Wisconsin has planted 32 million trees in the past three years, bringing the state more than 40 percent toward its prior goal. Of those, 9.8 million trees were planted in 2023, according to an annual report from the state Department of Natural Resources. The DNR supplied nearly 6.5 million of the seedlings planted. 

During his State of the State address earlier this year, Evers announced grant funding for a conservation easement covering 54,898 acres of the Pelican River Forest. The conservation project, which includes a total of 70,000 acres, will achieve 55 percent of the governor’s goal for forest land, according to the DNR. 

Pelican River Forest
The Pelican River Forest will be used for sustainable forest management. The Conservation Fund plans to protect wildlife and water quality habitat through conservation easements with the Wisconsin DNR. Photo by Jay Brittain/The Conservation Fund

“It was probably about five years ago that some of the folks in the conservation world encouraged the state to consider planting 50 million trees,” said Fred Clark, a forest ecologist who works for the conservation group Wisconsin’s Green Fire. 

 “The fact that we’re now targeting a 100 million trees by 2030 is an encouraging sign,” Clark said. 

Evers signed the executive order at a ceremony at Governor Nelson State Park in Waunakee, outside of Madison. The park is named after Wisconsin’s former U.S. Sen. Gaylord Nelson, who is credited as the founder of Earth Day. 

“A mature tree can store and exchange approximately 48 pounds of carbon dioxide from the atmosphere in one year, meaning Wisconsin’s increased pledge will enable the state to store and exchange a total of 4.8 billion pounds of carbon dioxide per year in mature trees planted due to the state’s Trillion Trees pledge alone,” the order states. 
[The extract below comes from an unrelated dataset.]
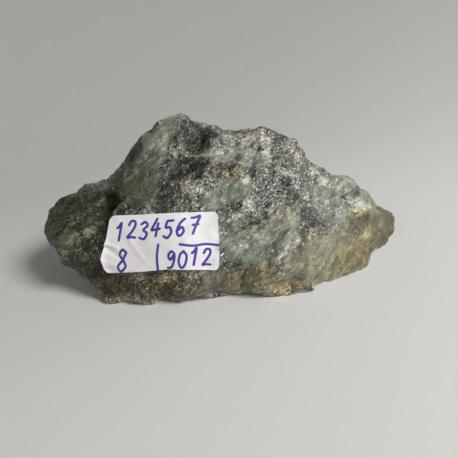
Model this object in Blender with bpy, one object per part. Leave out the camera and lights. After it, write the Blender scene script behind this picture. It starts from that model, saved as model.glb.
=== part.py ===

Clark said it’s helpful to think about the difference in scale between a newly planted tree and  mature tree. A newly planted tree may pull a few ounces of carbon per year from the atmosphere as it grows, he said, while a mature hardwood tree weighs 2,000 pounds or more. 

“In the course of that tree’s life, that tree probably sequestered and pulled over a ton of CO2 out of the atmosphere and might pull another 150 to 200 pounds of carbon dioxide out of the atmosphere every additional year,” he said. 

“That’s why we need to do both. We need to be putting trees in the ground today and we need to be protecting the large trees around us,” Clark added. “We really have to have both those strategies and that’s what the governor’s order reflects.”